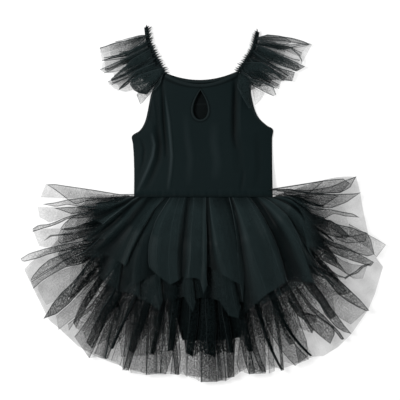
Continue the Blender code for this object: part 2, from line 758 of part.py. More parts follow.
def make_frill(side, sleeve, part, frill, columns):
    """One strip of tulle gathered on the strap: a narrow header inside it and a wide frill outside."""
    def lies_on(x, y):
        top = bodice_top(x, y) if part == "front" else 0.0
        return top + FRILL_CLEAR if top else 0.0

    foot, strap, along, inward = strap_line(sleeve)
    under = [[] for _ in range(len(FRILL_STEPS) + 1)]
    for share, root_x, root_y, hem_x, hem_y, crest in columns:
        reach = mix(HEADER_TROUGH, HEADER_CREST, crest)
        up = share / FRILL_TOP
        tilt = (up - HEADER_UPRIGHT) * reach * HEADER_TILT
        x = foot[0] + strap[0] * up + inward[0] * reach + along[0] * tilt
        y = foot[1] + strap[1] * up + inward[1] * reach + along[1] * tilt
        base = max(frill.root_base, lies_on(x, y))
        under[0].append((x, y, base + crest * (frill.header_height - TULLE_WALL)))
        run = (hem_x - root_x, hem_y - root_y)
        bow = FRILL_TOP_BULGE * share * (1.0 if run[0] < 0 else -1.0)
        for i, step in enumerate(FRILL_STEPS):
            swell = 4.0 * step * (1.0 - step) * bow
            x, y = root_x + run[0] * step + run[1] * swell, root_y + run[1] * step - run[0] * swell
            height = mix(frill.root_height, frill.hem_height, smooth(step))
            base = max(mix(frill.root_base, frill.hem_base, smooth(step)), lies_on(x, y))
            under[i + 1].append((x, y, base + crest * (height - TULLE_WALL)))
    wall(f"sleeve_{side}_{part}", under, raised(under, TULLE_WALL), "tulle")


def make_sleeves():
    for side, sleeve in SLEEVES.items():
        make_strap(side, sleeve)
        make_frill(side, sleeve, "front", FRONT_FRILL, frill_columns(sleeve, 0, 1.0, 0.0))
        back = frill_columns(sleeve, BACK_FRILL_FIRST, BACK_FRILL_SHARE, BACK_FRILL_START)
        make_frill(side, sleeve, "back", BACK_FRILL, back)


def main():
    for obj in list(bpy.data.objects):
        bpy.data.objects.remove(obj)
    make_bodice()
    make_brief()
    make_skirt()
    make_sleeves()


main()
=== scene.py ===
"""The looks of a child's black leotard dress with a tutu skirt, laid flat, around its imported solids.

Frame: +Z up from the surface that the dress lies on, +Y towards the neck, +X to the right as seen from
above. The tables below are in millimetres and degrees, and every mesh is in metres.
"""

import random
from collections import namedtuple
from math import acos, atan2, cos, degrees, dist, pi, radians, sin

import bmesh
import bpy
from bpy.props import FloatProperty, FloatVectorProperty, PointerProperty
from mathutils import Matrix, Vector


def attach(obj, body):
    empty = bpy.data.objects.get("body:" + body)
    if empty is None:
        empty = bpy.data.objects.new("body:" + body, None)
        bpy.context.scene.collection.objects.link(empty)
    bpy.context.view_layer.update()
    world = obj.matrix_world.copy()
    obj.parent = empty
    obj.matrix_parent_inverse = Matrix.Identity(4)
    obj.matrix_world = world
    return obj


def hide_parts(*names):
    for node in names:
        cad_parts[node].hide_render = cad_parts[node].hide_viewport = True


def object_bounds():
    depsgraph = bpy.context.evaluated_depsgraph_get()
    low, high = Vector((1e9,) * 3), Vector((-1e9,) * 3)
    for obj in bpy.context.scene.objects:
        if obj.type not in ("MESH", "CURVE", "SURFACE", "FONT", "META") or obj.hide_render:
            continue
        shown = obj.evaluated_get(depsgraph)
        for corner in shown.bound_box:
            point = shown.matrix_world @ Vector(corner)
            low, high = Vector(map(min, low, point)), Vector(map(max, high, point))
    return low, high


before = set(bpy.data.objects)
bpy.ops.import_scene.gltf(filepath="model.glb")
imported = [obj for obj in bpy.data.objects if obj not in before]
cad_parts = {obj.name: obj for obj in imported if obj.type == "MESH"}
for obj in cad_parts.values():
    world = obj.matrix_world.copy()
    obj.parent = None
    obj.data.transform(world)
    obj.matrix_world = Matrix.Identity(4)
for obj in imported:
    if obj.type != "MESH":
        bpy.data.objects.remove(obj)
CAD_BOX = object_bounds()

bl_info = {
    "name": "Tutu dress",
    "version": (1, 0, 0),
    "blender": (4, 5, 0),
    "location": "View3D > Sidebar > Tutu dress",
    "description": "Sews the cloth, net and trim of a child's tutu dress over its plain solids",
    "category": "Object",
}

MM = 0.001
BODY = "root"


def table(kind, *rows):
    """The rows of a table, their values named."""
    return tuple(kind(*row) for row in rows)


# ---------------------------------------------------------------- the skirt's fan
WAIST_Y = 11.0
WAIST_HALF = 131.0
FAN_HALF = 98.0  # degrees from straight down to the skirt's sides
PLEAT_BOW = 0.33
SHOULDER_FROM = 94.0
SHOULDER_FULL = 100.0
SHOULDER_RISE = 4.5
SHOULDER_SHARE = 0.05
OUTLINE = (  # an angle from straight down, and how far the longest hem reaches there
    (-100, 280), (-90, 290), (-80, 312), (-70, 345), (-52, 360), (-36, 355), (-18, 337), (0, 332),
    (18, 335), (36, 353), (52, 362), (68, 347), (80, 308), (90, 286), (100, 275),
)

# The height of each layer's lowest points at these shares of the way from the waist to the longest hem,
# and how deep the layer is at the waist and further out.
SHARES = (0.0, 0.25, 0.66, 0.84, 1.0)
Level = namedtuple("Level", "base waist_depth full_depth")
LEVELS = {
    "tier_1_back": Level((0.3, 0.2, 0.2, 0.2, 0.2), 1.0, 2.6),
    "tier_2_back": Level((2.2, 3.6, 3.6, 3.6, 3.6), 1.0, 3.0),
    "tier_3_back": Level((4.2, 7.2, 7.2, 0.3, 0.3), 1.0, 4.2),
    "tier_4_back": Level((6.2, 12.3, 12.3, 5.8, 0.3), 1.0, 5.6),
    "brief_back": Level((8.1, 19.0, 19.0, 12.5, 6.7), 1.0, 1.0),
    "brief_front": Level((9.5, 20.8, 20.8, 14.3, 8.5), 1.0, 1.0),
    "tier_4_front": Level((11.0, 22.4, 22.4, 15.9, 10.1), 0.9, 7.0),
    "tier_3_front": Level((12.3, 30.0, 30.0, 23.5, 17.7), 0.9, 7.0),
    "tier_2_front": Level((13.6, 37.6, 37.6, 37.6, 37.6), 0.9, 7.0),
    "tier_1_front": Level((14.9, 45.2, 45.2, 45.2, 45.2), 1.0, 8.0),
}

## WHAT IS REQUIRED
In the listing above, locate the line with "bpy.context.scene.collection.objects.link(empty)" and the line with "in imported if", then extract exactly those lines and every line between them, and nothing more.

## PROBLEM SOLUTION
        bpy.context.scene.collection.objects.link(empty)
    bpy.context.view_layer.update()
    world = obj.matrix_world.copy()
    obj.parent = empty
    obj.matrix_parent_inverse = Matrix.Identity(4)
    obj.matrix_world = world
    return obj


def hide_parts(*names):
    for node in names:
        cad_parts[node].hide_render = cad_parts[node].hide_viewport = True


def object_bounds():
    depsgraph = bpy.context.evaluated_depsgraph_get()
    low, high = Vector((1e9,) * 3), Vector((-1e9,) * 3)
    for obj in bpy.context.scene.objects:
        if obj.type not in ("MESH", "CURVE", "SURFACE", "FONT", "META") or obj.hide_render:
            continue
        shown = obj.evaluated_get(depsgraph)
        for corner in shown.bound_box:
            point = shown.matrix_world @ Vector(corner)
            low, high = Vector(map(min, low, point)), Vector(map(max, high, point))
    return low, high


before = set(bpy.data.objects)
bpy.ops.import_scene.gltf(filepath="model.glb")
imported = [obj for obj in bpy.data.objects if obj not in before]
cad_parts = {obj.name: obj for obj in imported if obj.type == "MESH"}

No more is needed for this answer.